Curious about HH and Hospice nursing

Specialties Home Health

Published

I am currently an obstetrics nurse working on a labor and delivery unit in a hospital. Through this unit, I also have experience triaging obstetrical and gynecological patients. I started in this unit as a new graduate and so have no other experience except as a nurse's assistant on a pediatric floor. I am looking for a new job b/c I can't handle the hours (nights, weekends, holidays), and I am considering home health or hospice. I am looking for a position where I can have flexible hours, no weekends or nights, and have been led to believe by a co-worker that you can make even more money at this than we do one my unit. Is this true?

Also, I am concerned about jumping into either of these jobs when I only have experience as an L&D nurse instead of say med-surg experience. Do you get training before they send you out alone? Can someone describe what happens on a regular visit? What is the difference between a skilled and unskilled agency?
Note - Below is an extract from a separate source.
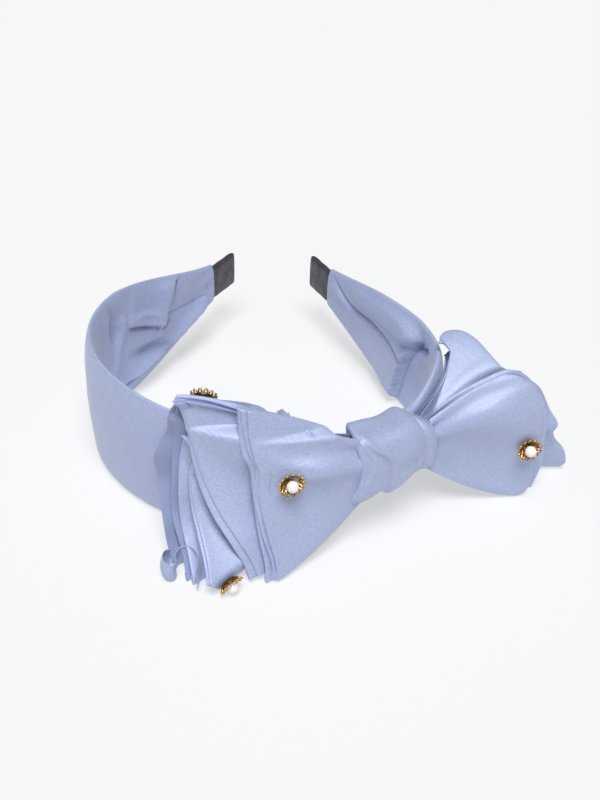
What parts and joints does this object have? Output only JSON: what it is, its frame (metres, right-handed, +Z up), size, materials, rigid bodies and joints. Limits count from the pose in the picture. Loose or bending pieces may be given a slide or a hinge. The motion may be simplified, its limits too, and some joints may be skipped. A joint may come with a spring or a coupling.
{
  "type": "headband",
  "caption": "Wide satin-covered headband with a fanned satin bow, a wrapped knot and pearl flower studs; its arms spring apart.",
  "frame": {"origin": "on the surface it lies on, under the middle of the whole object's box", "axes": "+Z up from the surface, along the band's width; +X along the head's width, to the bow's side; +Y from the crown to the open ends"},
  "size_m": [0.201, 0.1866, 0.0669],
  "materials": {
    "satin": "soft periwinkle-blue satin",
    "organza": "sheer blue organza mesh",
    "core_plastic": "plain moulded plastic",
    "lining": "white non-woven interlining",
    "grosgrain": "black ribbed ribbon",
    "antique_gold": "darkened antique gold",
    "pearl": "imitation pearl",
    "thread": "sewing thread"
  },
  "bodies": {
    "crown": {"core_crown": "core_plastic", "lining_crown": "lining", "sleeve_crown": "satin", "front_flap": "satin", "middle_flap": "satin", "lower_flap": "satin", "rear_flap": "satin", "organza_ruffle": "organza", "knot_wrap": "satin", "gathering_thread": "thread", "rosette_left_front": "antique_gold", "rosette_left_top": "antique_gold", "rosette_left_bottom": "antique_gold", "rosette_right_front": "antique_gold", "rosette_right_top": "antique_gold", "rosette_right_bottom": "antique_gold", "pearl_left_front": "pearl", "pearl_left_top": "pearl", "pearl_left_bottom": "pearl", "pearl_right_front": "pearl", "pearl_right_top": "pearl", "pearl_right_bottom": "pearl", "shank_left_front": "antique_gold", "shank_left_top": "antique_gold", "shank_left_bottom": "antique_gold", "shank_right_front": "antique_gold", "shank_right_top": "antique_gold", "shank_right_bottom": "antique_gold"},
    "left_arm": {"core_left_arm": "core_plastic", "lining_left_arm": "lining", "sleeve_left_arm": "satin", "end_wrap_left": "grosgrain"},
    "right_arm": {"core_right_arm": "core_plastic", "lining_right_arm": "lining", "sleeve_right_arm": "satin", "end_wrap_right": "grosgrain"}
  },
  "joints": [
    {"name": "left_arm_flex", "type": "hinge", "parent": "crown", "child": "left_arm", "pos_m": [-0.0974, 0.00551, 0.0284], "axis": [0, 0, 1], "range_deg": [-6, 26], "stiffness_Nm_per_rad": 0.5},
    {"name": "right_arm_flex", "type": "hinge", "parent": "crown", "child": "right_arm", "pos_m": [0.04228, 0.00551, 0.0284], "axis": [0, 0, -1], "range_deg": [-6, 26], "stiffness_Nm_per_rad": 0.5}
  ]
}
How do you go about finding openings at either of these agencies?

Thanks! :)

Specializes in PICU, NICU, L&D, Public Health, Hospice.

Your lack of general nursing experience may prove difficult for you in the field with a complicated patient...in either home care or hospice.

You don't want unskilled. That is for uncertified caregivers off the street. You are a licensed nurse so you would want a skilled nursing agency. You have to be proactive about getting the orientation and training you need. Many agencies don't provide much, if any. You very likely will not make more money. Get rid of that notion. You need to decide whether you want to do intermittent visit work or extended care, or shift work. Extended care is easier to start with. You work with one patient for an entire shift, anywhere from four to 12 hours usually. It is routine care for stable patients. You should brush up on trach care, GT care, and try to pick up info on vents. Look at the stickies at the top of this forum for a start. I would start out with a shift or two with your current job. Then you will still be employed if you decide that you don't want to continue with the home health job.